#### Data extract

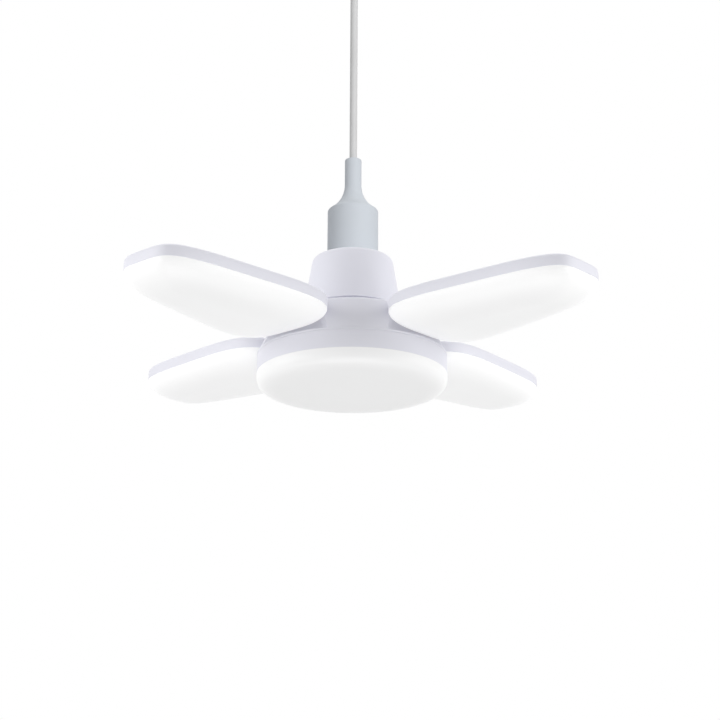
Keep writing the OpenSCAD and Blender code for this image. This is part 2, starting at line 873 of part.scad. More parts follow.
// Column, and round it four blocks that lean in from the drum and stand close to the leaves, with a pocket for
// a leaf's tongue between each two and a pair of ears for each pin
module hinge_frame() {
    function skirt_r(t) = block_r + (disc_r - block_r) * (1 - t) * (1 - t);
    function skirt_z(t) = rim_wall_top_z + (block_top_z - rim_wall_top_z) * t;
    skirt = [for (i = [0 : skirt_steps - 1]) [skirt_r(i / skirt_steps), skirt_z(i / skirt_steps)]];
    top_edge = [for (i = [0 : round_steps]) let (turn = 90 * i / round_steps)
        [block_r - block_round * (1 - cos(turn)), block_top_z + block_round * sin(turn)]];
    hollow_r = leaf_plane - 2.6;
    hollow_top_z = pocket_floor_z - 4;
    core_in = pocket_half + column_wall;
    color([0.74, 0.73, 0.80])
        at_rim() {
            difference() {
                union() {
                    difference() {
                        rotate_extrude()
                            polygon(concat(
                                [[0, base_h], [disc_r, base_h]], skirt, top_edge,
                                [[column_r, hub_low_z - 1], [column_r, hub_low_z], [0, hub_low_z]]));
                        four_ways(45) {
                            translate([hinge_r - knuckle_r - knuckle_clear, -pocket_half, pocket_floor_z])
                                cube([disc_r, 2 * pocket_half, hub_low_z]);
                            translate([hinge_r, 0, 0])
                                leaf_prism(-leaf_clear, flange_top_z, 2 * hub_low_z);
                        }
                    }
                    four_ways(45)
                        translate([hinge_r, 0, hinge_z])
                            hinge_ears();
                    four_ways(45)
                        translate([bore_r - 4, 0, hub_low_z - eps])
                            cylinder(r = 2.2, h = board_z - hub_low_z + eps);
                }
                translate([0, 0, base_h - cut])
                    cylinder(r = bore_r, h = hub_low_z - ledge_t - base_h + cut);
                translate([0, 0, base_h])
                    cylinder(r = ledge_r, h = hub_low_z);
                translate([0, 0, base_h - cut])
                    tube(hollow_r, bore_r + column_wall, hollow_top_z - base_h + cut);
                // The blocks are cored from below
                four_ways(45)
                    intersection() {
                        translate([core_in, core_in, base_h - cut])
                            cube([disc_r, disc_r, block_top_z - column_wall - base_h + cut]);
                        translate([0, 0, base_h - cut])
                            cylinder(r = block_r - column_wall, h = hub_low_z);
                    }
                for (n = [1 : 4])
                    rotate([0, 0, 45 + 90 * (n - 1)])
                        translate([hinge_r, 0, hinge_z])
                            pin_bar(n, hinge_pin_r, pin_blind_end, disc_r);
                four_ways() {
                    translate([hub_screw_r, 0, hub_low_z - ledge_t - cut])
                        cylinder(r = shank_hole_r, h = ledge_t + 2 * cut);
                    translate([base_screw_r, 0, base_h - cut])
                        cylinder(r = pilot_r, h = 8 + cut);
                }
            }
        }
}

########

Written instruction ▸
Copy every line verbatim.

Output below ▸
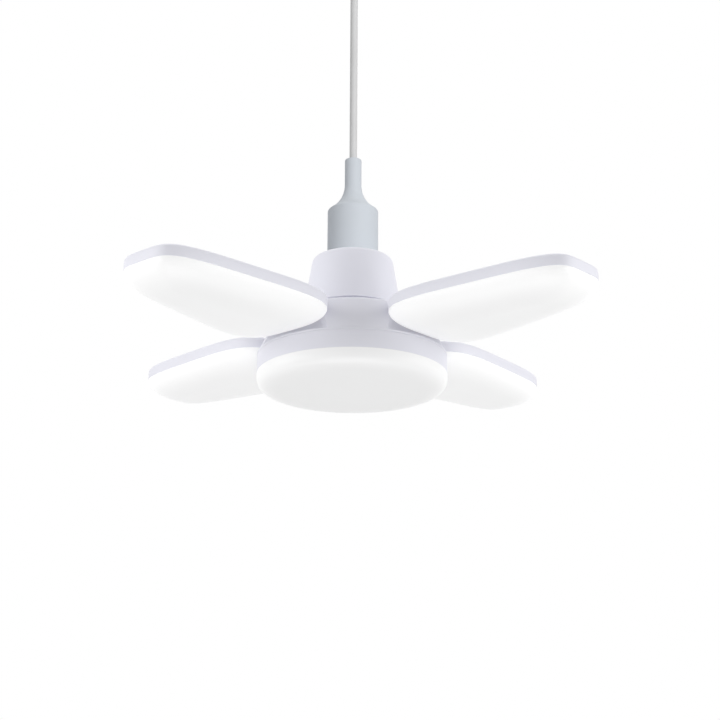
Keep writing the OpenSCAD and Blender code for this image. This is part 2, starting at line 873 of part.scad. More parts follow.
// Column, and round it four blocks that lean in from the drum and stand close to the leaves, with a pocket for
// a leaf's tongue between each two and a pair of ears for each pin
module hinge_frame() {
    function skirt_r(t) = block_r + (disc_r - block_r) * (1 - t) * (1 - t);
    function skirt_z(t) = rim_wall_top_z + (block_top_z - rim_wall_top_z) * t;
    skirt = [for (i = [0 : skirt_steps - 1]) [skirt_r(i / skirt_steps), skirt_z(i / skirt_steps)]];
    top_edge = [for (i = [0 : round_steps]) let (turn = 90 * i / round_steps)
        [block_r - block_round * (1 - cos(turn)), block_top_z + block_round * sin(turn)]];
    hollow_r = leaf_plane - 2.6;
    hollow_top_z = pocket_floor_z - 4;
    core_in = pocket_half + column_wall;
    color([0.74, 0.73, 0.80])
        at_rim() {
            difference() {
                union() {
                    difference() {
                        rotate_extrude()
                            polygon(concat(
                                [[0, base_h], [disc_r, base_h]], skirt, top_edge,
                                [[column_r, hub_low_z - 1], [column_r, hub_low_z], [0, hub_low_z]]));
                        four_ways(45) {
                            translate([hinge_r - knuckle_r - knuckle_clear, -pocket_half, pocket_floor_z])
                                cube([disc_r, 2 * pocket_half, hub_low_z]);
                            translate([hinge_r, 0, 0])
                                leaf_prism(-leaf_clear, flange_top_z, 2 * hub_low_z);
                        }
                    }
                    four_ways(45)
                        translate([hinge_r, 0, hinge_z])
                            hinge_ears();
                    four_ways(45)
                        translate([bore_r - 4, 0, hub_low_z - eps])
                            cylinder(r = 2.2, h = board_z - hub_low_z + eps);
                }
                translate([0, 0, base_h - cut])
                    cylinder(r = bore_r, h = hub_low_z - ledge_t - base_h + cut);
                translate([0, 0, base_h])
                    cylinder(r = ledge_r, h = hub_low_z);
                translate([0, 0, base_h - cut])
                    tube(hollow_r, bore_r + column_wall, hollow_top_z - base_h + cut);
                // The blocks are cored from below
                four_ways(45)
                    intersection() {
                        translate([core_in, core_in, base_h - cut])
                            cube([disc_r, disc_r, block_top_z - column_wall - base_h + cut]);
                        translate([0, 0, base_h - cut])
                            cylinder(r = block_r - column_wall, h = hub_low_z);
                    }
                for (n = [1 : 4])
                    rotate([0, 0, 45 + 90 * (n - 1)])
                        translate([hinge_r, 0, hinge_z])
                            pin_bar(n, hinge_pin_r, pin_blind_end, disc_r);
                four_ways() {
                    translate([hub_screw_r, 0, hub_low_z - ledge_t - cut])
                        cylinder(r = shank_hole_r, h = ledge_t + 2 * cut);
                    translate([base_screw_r, 0, base_h - cut])
                        cylinder(r = pilot_r, h = 8 + cut);
                }
            }
        }
}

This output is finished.